Egypt beat the Democratic Republic of Congo's football (I mean, soccer) team last night in the African Cup quarterfinals. I didn't get to see the game live, but I saw all the highlights later. For hours, boisterous Egyptians drove around town tooting their horns - "honk, honk, honk-honk-honk" - and waiving the Red, White and Black. Even the police down at my corner joined in, echoing back the car horns with their whistles. It's a big game for them - from here they move on to the semi-finals to do battle with the Teranga Lions of Senegal (M, your team's going down!)
It was a rough time last semester, with Arabic kicking my butt. But apparently when I said Failure was new to me, during a dark time, I forgot to say I meant academic failure (even though I thought that'd be clear) - and forget to mention every personal failure I've had which has let someone down. Lord knows I've had a few.

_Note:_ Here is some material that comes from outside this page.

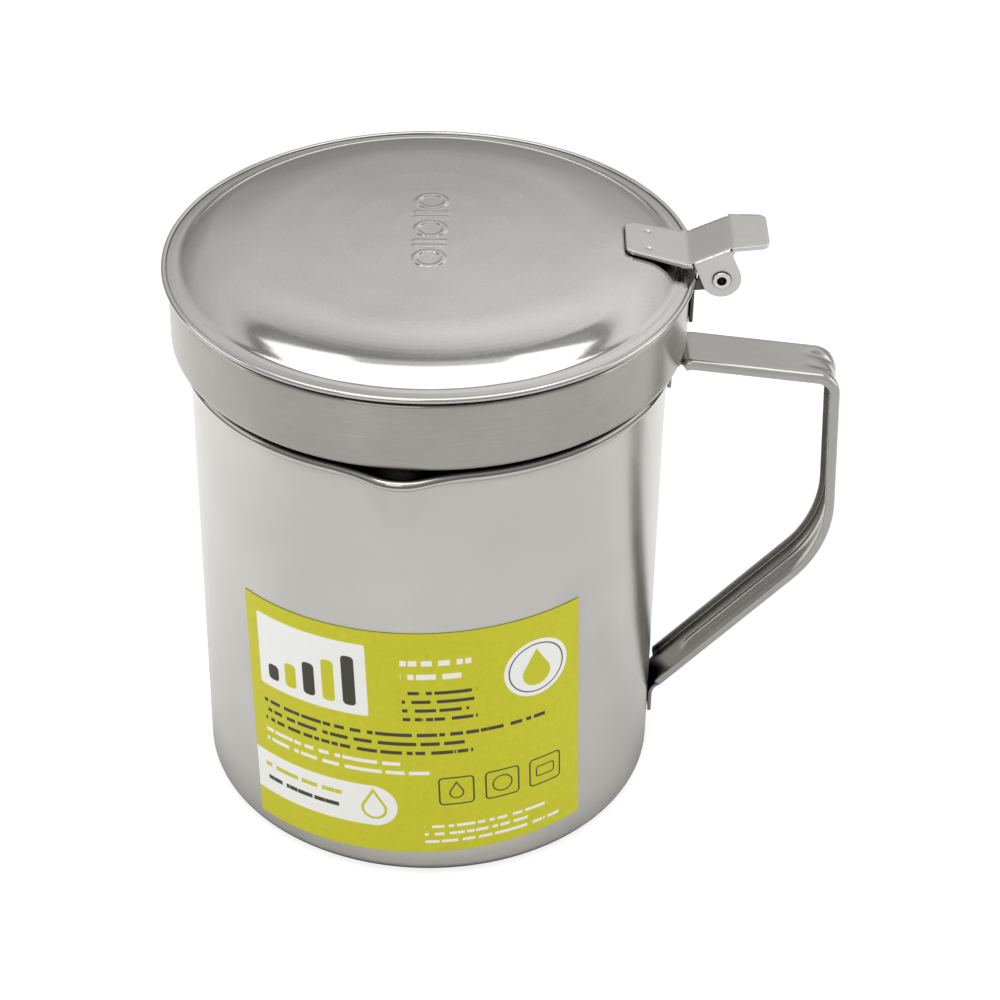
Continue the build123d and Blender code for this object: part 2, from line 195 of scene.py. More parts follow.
def tangent_arc(start, direction, end, step=3.0):
    """Points of the arc that leaves start along direction and ends at end, without start."""
    start, end = Vector(start), Vector(end)
    d = Vector(direction).normalized()
    n = Vector((-d.y, d.x))
    chord = end - start
    side = chord.dot(n)
    if abs(side) < 1e-9:
        return [end], d
    rho = chord.length_squared / (2 * side)
    centre = start + n * rho
    a0 = math.atan2(start.y - centre.y, start.x - centre.x)
    a1 = math.atan2(end.y - centre.y, end.x - centre.x)
    turn = (a1 - a0) % (2 * math.pi)
    if rho < 0:
        turn -= 2 * math.pi
    count = max(4, int(abs(math.degrees(turn)) / step) + 1)
    pts = []
    for k in range(1, count + 1):
        a = a0 + turn * k / count
        pts.append(Vector(on_circle(*centre, abs(rho), a)))
    sign = 1.0 if rho > 0 else -1.0
    last = pts[-1] - centre
    return pts, Vector((-last.y, last.x)).normalized() * sign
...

Hence the anonymous comment posted below this morning.
"Failure NEW to you???? Hmmmmm. You disapointed/failed me majorly....but then again, you didn't know me very well either, did you?????"
Mr. Fugelberg - I don't think it's bitterness that someone feels against you. Surely, you put your personal life out there online in this blog, or personal diary, for the entire world to read and certainly must not realize that you open yourself up to criticism. (What are blogs for? Agreeing with everything and everyone out there?)
Even though you travel afar on distant soil foreign from your own, you need to learn that not every one will like you/agree with you, or what you have to say. It's called LIVING IN REALITY. Just because you don't have the same opinions that say, your neighbor has/or doesn't have, it doesn't make you right/wrong, and it doesn't make your neighbor right/wrong, it just makes two different opinions in the world.
Right?
P.S. Maybe the person who wrote the anonymous blog you are referring to you did actually learn a lesson from you as well and they just have a different way of showing it. Question is, how bitter are you? Hence, why would you respond in the way you did? I detect a sense of bitterness in your response as well.